Lebanon, Lebanon, that feisty ribbon of land that has lived through too much for an entire planet. Let yourself think of all the Lebanese have endured, and the Wall of Sad will sweep you off the continent, somewhere into the sea of survivor’s guilt and weary “why?”

Why does this earth allow its children to consume each other, burning mercy for fuel?

How do holy people find hidden wells beneath the ash?

How else but “holy” can we describe Animals Lebanon, the elemental angels who arise and arise and arise and arise to engulf the Earthas of the earth in the fresh air of love?

Ours is not to answer, but to become tiny answers.

As Eartha quaked, rescuers recognized a firebird. And so the flaming Fraggle flew, airborne over many waters, carried by the groundless grace that asks no questions.

Some would say that Eartha’s life really began the day she landed at Tabby’s Place. But Eartha is too much a soul of the soil to accept that claptrap.

Long before we loved her, Eartha had lived many lives, many elements, out in the elements. And she was determined to bring every single one to Planet Tabby’s Place.

Perhaps that’s why she had so little patience with our requests to water down her wild. Hers would be no watercolor vignette. Hers would be no pretty piece of pottery. Hers would be no Clair du Lune, air music for hairless humbugs.

Hers would be every single element, all at once.

Some would say that Eartha had been daubed with more mud than most, wrapped in a raw deal from the start. If anyone should submit to the Wall of Sad, it would be a seizure-stricken stray tossed between the time zones. If anyone should shelve Aretha for “All Is Lost,” it would be a homeless cat wearing a Hopeless hat, there for all the Fraggles and aliens to behold.

If anyone should abandon hope for this earth, it would be one who has been hurt and hurtled since birth.

But it would not be Eartha.

Eartha would curl and uncurl her toes, the better to feel the planet supporting her. “Get in line, land,” she growled. “Stay under my feet. Stay on my side. This is an order from your queen. R-E-S-P-E-C-T.”

Eartha would breathe deep, the better to engulf the entire air-force of affection arrayed around her. “All my airships have come in!” she roared at our staff and volunteers and frazzled, less-Fraggly cats.
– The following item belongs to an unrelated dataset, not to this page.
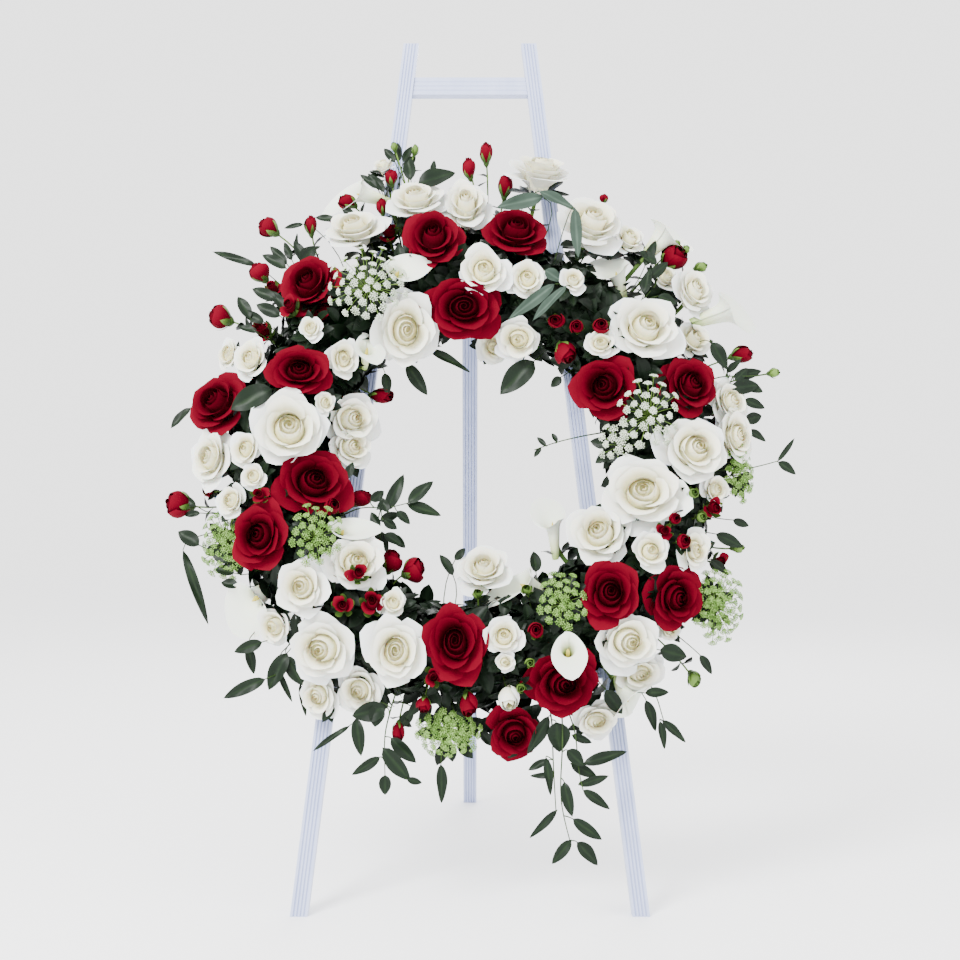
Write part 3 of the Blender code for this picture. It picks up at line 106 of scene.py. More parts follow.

Eartha would spin the waterwheel of worth like a Price is Right contestant, confident that we would cherish her in her wrath as much as her warmth. “I shall swim across the ocean!” she declared. “I shall be me from sea to shining sea.”

Eartha would fan the flames of her mysterious muchness, summoning all the phoenixes under her ribs (and they are many). “I am the firebird. I am the fire. I am. I. am.”

Eartha would see the Wall of Sad, and Eartha would invoke all four elements, all seven continents, and all the untold galaxies. “Arise!”

And as she turned over the periodic tables, elements bouncing like Styrofoam balls in all directions, Eartha would prevail.

Prevail, over the pain.

Prevail, over the fear.

Prevail, over the chain of fools who couldn’t seem to understand that queens deserve endless enchiladas, minimal handling, and no fewer than five Hondas made entirely of ham.

Prevail, over the prevailing “wisdom” that some things are hopeless.

Happiness for Special Needs cats (of various species). Sanctuary for scorched strangers (of various species). Mercy for maddening mudpuppies (of various species).

Peace between bonfire nations. Water in weary lands. Air for love-parched lungs. Solid ground for scared Fraggles.

We are all scared Fraggles.

We are all exposed to the elements.

We are all scorched by “suddenly”s.

We are all ennobled by one Eartha, if we’ll let her overturn our periodically-hopeless tables.

Let the water spill. Let the fire burn. Rock on and rocket through the air and rock steady.

We can scale the walls.

And one quaking queen cat isn’t going to wait for us to join her.